__Given task__.
Return, exactly as written, every line from the first line of the data below through the line that contains "return around, height".

__Information provided__.
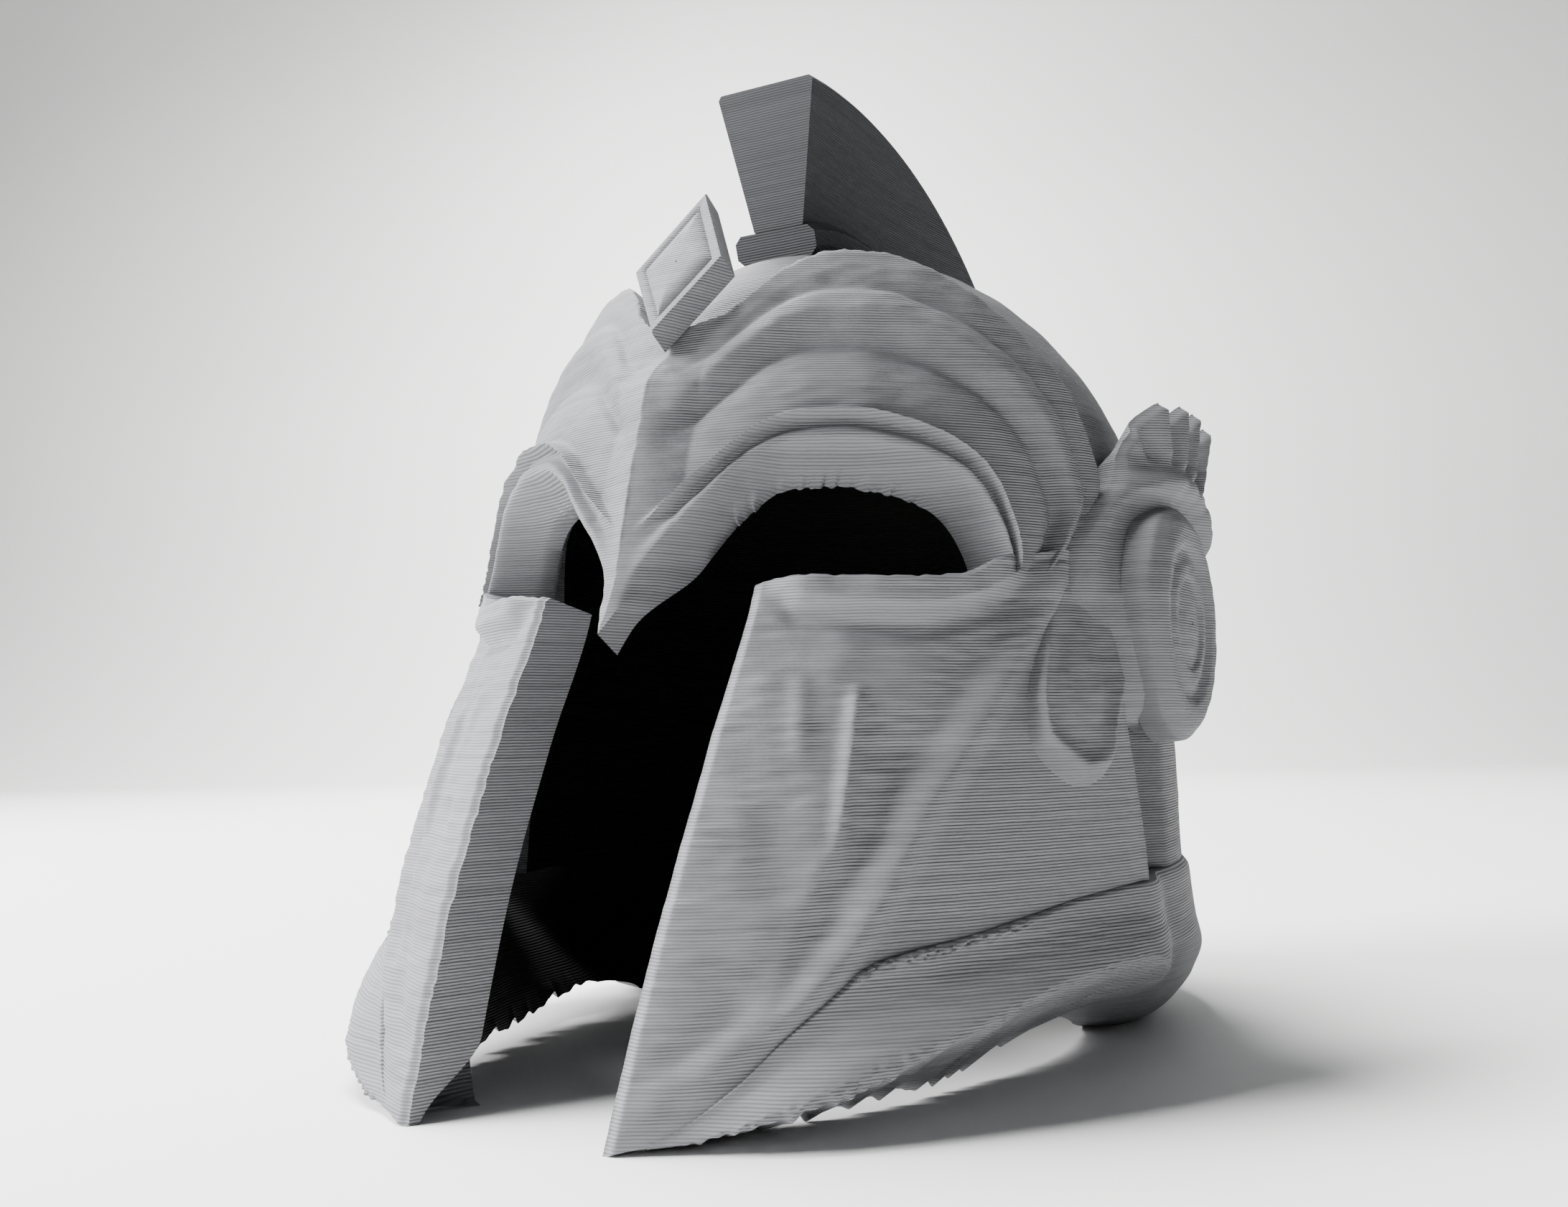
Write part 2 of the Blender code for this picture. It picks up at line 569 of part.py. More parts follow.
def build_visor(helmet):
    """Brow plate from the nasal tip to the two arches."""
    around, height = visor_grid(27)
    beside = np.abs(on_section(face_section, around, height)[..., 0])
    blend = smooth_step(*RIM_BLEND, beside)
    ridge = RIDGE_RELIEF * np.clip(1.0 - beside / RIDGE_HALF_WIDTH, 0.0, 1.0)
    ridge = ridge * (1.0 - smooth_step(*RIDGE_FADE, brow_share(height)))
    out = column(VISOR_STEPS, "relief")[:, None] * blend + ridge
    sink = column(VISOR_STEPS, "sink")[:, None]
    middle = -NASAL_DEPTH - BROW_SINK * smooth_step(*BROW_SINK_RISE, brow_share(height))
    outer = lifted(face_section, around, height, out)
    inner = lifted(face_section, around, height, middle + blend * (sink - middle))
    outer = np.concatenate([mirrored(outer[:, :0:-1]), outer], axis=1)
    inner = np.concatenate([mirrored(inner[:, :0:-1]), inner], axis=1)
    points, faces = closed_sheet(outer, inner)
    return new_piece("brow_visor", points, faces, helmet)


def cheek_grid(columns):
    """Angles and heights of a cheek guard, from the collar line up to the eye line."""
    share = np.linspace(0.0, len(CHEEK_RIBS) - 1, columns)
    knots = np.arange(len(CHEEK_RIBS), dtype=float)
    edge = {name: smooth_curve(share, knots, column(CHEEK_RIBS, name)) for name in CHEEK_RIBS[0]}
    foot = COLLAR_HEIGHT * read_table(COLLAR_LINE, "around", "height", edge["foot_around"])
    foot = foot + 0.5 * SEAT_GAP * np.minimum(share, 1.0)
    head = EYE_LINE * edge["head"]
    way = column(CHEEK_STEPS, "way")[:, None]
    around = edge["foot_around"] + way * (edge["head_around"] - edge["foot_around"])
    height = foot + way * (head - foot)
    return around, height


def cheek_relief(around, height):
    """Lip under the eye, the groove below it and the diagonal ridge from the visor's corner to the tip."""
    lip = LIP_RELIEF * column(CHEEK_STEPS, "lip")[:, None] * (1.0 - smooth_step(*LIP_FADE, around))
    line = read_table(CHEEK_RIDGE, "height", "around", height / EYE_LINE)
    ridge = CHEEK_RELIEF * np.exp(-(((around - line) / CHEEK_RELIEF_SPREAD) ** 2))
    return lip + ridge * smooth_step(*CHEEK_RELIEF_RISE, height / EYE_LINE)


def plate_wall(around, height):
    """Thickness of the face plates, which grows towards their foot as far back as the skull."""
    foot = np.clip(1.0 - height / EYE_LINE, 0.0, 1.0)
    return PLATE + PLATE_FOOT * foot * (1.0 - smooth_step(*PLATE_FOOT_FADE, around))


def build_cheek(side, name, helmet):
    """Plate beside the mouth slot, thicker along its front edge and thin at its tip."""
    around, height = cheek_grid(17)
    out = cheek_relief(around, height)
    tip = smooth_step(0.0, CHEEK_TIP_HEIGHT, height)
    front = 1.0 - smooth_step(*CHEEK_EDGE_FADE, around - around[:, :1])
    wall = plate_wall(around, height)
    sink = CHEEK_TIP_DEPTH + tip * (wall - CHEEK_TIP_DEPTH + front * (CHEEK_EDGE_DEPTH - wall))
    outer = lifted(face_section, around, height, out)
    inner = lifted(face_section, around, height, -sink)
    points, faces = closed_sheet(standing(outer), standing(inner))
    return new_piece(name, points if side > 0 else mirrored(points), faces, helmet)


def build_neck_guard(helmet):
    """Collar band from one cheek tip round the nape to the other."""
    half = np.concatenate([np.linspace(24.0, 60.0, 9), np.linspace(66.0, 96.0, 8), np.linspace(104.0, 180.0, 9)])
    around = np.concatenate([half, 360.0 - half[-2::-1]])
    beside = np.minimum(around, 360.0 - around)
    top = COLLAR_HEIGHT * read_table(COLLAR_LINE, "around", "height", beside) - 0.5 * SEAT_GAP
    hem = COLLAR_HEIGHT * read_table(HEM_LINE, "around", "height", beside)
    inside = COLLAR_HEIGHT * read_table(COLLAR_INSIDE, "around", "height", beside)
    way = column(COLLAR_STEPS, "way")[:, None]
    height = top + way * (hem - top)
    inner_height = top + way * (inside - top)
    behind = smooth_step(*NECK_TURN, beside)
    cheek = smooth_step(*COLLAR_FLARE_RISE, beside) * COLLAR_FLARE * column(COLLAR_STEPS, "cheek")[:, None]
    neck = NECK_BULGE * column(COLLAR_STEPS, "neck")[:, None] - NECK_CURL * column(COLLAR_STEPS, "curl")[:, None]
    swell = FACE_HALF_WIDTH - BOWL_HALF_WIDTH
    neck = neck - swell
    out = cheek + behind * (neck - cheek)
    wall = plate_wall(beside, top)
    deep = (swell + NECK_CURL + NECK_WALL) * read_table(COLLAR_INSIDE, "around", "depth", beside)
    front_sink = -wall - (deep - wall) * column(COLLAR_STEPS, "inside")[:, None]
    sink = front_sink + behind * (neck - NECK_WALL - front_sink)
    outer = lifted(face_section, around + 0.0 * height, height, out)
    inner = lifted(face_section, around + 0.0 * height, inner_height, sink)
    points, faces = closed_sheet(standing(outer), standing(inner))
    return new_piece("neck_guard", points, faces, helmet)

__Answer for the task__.
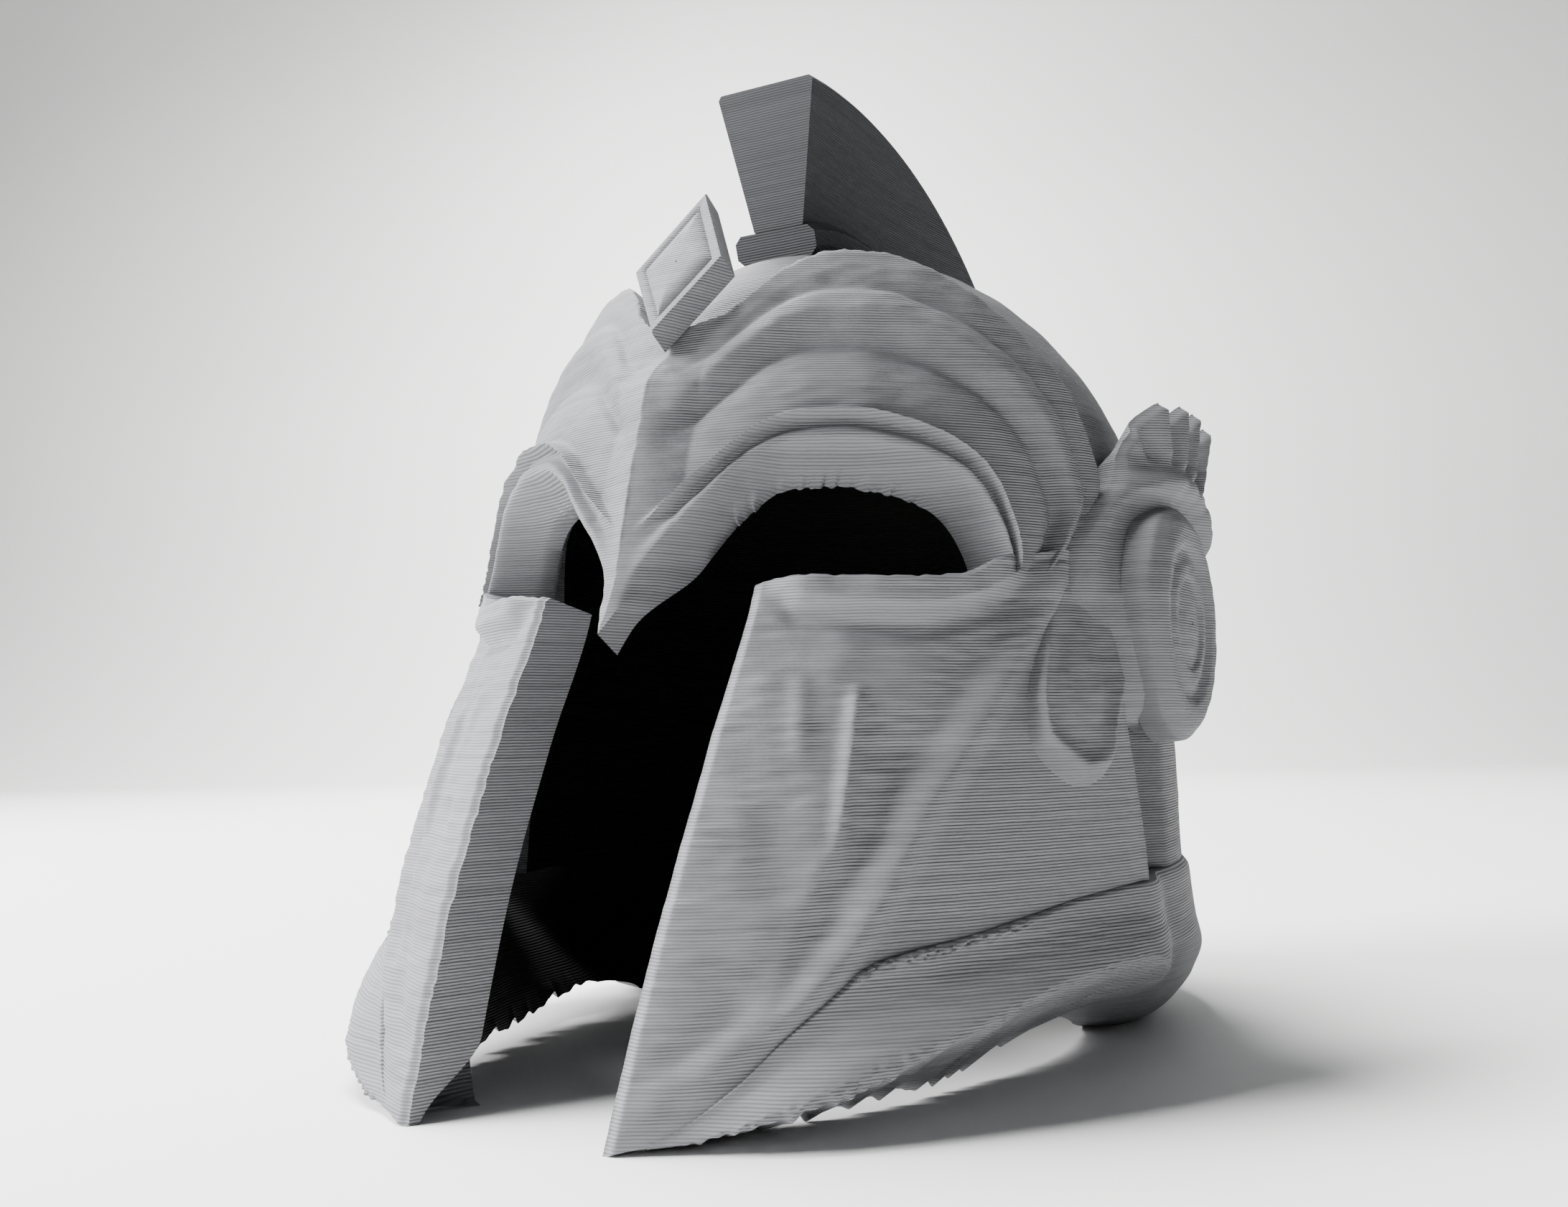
Write part 2 of the Blender code for this picture. It picks up at line 569 of part.py. More parts follow.
def build_visor(helmet):
    """Brow plate from the nasal tip to the two arches."""
    around, height = visor_grid(27)
    beside = np.abs(on_section(face_section, around, height)[..., 0])
    blend = smooth_step(*RIM_BLEND, beside)
    ridge = RIDGE_RELIEF * np.clip(1.0 - beside / RIDGE_HALF_WIDTH, 0.0, 1.0)
    ridge = ridge * (1.0 - smooth_step(*RIDGE_FADE, brow_share(height)))
    out = column(VISOR_STEPS, "relief")[:, None] * blend + ridge
    sink = column(VISOR_STEPS, "sink")[:, None]
    middle = -NASAL_DEPTH - BROW_SINK * smooth_step(*BROW_SINK_RISE, brow_share(height))
    outer = lifted(face_section, around, height, out)
    inner = lifted(face_section, around, height, middle + blend * (sink - middle))
    outer = np.concatenate([mirrored(outer[:, :0:-1]), outer], axis=1)
    inner = np.concatenate([mirrored(inner[:, :0:-1]), inner], axis=1)
    points, faces = closed_sheet(outer, inner)
    return new_piece("brow_visor", points, faces, helmet)


def cheek_grid(columns):
    """Angles and heights of a cheek guard, from the collar line up to the eye line."""
    share = np.linspace(0.0, len(CHEEK_RIBS) - 1, columns)
    knots = np.arange(len(CHEEK_RIBS), dtype=float)
    edge = {name: smooth_curve(share, knots, column(CHEEK_RIBS, name)) for name in CHEEK_RIBS[0]}
    foot = COLLAR_HEIGHT * read_table(COLLAR_LINE, "around", "height", edge["foot_around"])
    foot = foot + 0.5 * SEAT_GAP * np.minimum(share, 1.0)
    head = EYE_LINE * edge["head"]
    way = column(CHEEK_STEPS, "way")[:, None]
    around = edge["foot_around"] + way * (edge["head_around"] - edge["foot_around"])
    height = foot + way * (head - foot)
    return around, height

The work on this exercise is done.